Write out all of the lines below, exactly and completely.

### Supplied information ###

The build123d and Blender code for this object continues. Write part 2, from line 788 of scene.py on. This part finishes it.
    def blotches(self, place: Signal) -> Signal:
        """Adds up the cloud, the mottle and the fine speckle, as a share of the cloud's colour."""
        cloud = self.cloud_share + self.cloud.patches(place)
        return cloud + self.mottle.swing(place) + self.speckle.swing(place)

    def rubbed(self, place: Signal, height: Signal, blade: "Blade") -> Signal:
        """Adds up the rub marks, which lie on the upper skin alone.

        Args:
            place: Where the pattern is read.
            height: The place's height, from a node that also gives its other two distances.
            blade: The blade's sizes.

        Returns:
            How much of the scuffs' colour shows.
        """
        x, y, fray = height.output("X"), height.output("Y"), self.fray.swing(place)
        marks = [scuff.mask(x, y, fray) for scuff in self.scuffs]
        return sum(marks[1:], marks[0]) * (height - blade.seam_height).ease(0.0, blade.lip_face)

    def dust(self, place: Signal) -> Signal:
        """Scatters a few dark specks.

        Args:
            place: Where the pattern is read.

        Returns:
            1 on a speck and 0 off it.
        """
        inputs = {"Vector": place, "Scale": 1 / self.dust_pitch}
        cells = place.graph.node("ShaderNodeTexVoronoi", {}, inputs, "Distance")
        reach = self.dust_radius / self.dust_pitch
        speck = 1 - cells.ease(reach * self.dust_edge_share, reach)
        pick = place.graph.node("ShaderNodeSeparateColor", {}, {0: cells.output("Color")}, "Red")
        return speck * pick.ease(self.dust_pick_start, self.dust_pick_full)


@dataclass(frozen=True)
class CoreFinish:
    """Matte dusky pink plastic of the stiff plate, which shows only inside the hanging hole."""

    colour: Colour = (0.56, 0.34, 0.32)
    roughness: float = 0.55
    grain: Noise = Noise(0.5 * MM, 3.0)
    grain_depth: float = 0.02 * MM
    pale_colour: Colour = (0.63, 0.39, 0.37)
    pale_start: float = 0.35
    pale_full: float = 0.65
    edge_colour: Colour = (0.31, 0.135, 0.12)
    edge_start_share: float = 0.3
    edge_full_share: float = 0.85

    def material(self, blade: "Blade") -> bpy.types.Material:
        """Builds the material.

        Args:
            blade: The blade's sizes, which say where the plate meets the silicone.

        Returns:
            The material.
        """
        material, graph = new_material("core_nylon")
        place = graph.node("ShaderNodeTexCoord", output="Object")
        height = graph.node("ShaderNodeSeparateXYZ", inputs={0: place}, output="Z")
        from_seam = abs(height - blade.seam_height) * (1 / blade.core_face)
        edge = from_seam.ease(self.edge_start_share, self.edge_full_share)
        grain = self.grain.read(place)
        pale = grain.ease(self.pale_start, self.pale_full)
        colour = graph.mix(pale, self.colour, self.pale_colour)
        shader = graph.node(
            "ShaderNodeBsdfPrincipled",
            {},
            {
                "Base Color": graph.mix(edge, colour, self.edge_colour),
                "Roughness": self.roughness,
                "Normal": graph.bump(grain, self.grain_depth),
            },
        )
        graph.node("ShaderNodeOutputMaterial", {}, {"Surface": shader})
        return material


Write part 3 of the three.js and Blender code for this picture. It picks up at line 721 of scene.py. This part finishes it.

###

[Task response]
The build123d and Blender code for this object continues. Write part 2, from line 788 of scene.py on. This part finishes it.
    def blotches(self, place: Signal) -> Signal:
        """Adds up the cloud, the mottle and the fine speckle, as a share of the cloud's colour."""
        cloud = self.cloud_share + self.cloud.patches(place)
        return cloud + self.mottle.swing(place) + self.speckle.swing(place)

    def rubbed(self, place: Signal, height: Signal, blade: "Blade") -> Signal:
        """Adds up the rub marks, which lie on the upper skin alone.

        Args:
            place: Where the pattern is read.
            height: The place's height, from a node that also gives its other two distances.
            blade: The blade's sizes.

        Returns:
            How much of the scuffs' colour shows.
        """
        x, y, fray = height.output("X"), height.output("Y"), self.fray.swing(place)
        marks = [scuff.mask(x, y, fray) for scuff in self.scuffs]
        return sum(marks[1:], marks[0]) * (height - blade.seam_height).ease(0.0, blade.lip_face)

    def dust(self, place: Signal) -> Signal:
        """Scatters a few dark specks.

        Args:
            place: Where the pattern is read.

        Returns:
            1 on a speck and 0 off it.
        """
        inputs = {"Vector": place, "Scale": 1 / self.dust_pitch}
        cells = place.graph.node("ShaderNodeTexVoronoi", {}, inputs, "Distance")
        reach = self.dust_radius / self.dust_pitch
        speck = 1 - cells.ease(reach * self.dust_edge_share, reach)
        pick = place.graph.node("ShaderNodeSeparateColor", {}, {0: cells.output("Color")}, "Red")
        return speck * pick.ease(self.dust_pick_start, self.dust_pick_full)


@dataclass(frozen=True)
class CoreFinish:
    """Matte dusky pink plastic of the stiff plate, which shows only inside the hanging hole."""

    colour: Colour = (0.56, 0.34, 0.32)
    roughness: float = 0.55
    grain: Noise = Noise(0.5 * MM, 3.0)
    grain_depth: float = 0.02 * MM
    pale_colour: Colour = (0.63, 0.39, 0.37)
    pale_start: float = 0.35
    pale_full: float = 0.65
    edge_colour: Colour = (0.31, 0.135, 0.12)
    edge_start_share: float = 0.3
    edge_full_share: float = 0.85

    def material(self, blade: "Blade") -> bpy.types.Material:
        """Builds the material.

        Args:
            blade: The blade's sizes, which say where the plate meets the silicone.

        Returns:
            The material.
        """
        material, graph = new_material("core_nylon")
        place = graph.node("ShaderNodeTexCoord", output="Object")
        height = graph.node("ShaderNodeSeparateXYZ", inputs={0: place}, output="Z")
        from_seam = abs(height - blade.seam_height) * (1 / blade.core_face)
        edge = from_seam.ease(self.edge_start_share, self.edge_full_share)
        grain = self.grain.read(place)
        pale = grain.ease(self.pale_start, self.pale_full)
        colour = graph.mix(pale, self.colour, self.pale_colour)
        shader = graph.node(
            "ShaderNodeBsdfPrincipled",
            {},
            {
                "Base Color": graph.mix(edge, colour, self.edge_colour),
                "Roughness": self.roughness,
                "Normal": graph.bump(grain, self.grain_depth),
            },
        )
        graph.node("ShaderNodeOutputMaterial", {}, {"Surface": shader})
        return material


Write part 3 of the three.js and Blender code for this picture. It picks up at line 721 of scene.py. This part finishes it.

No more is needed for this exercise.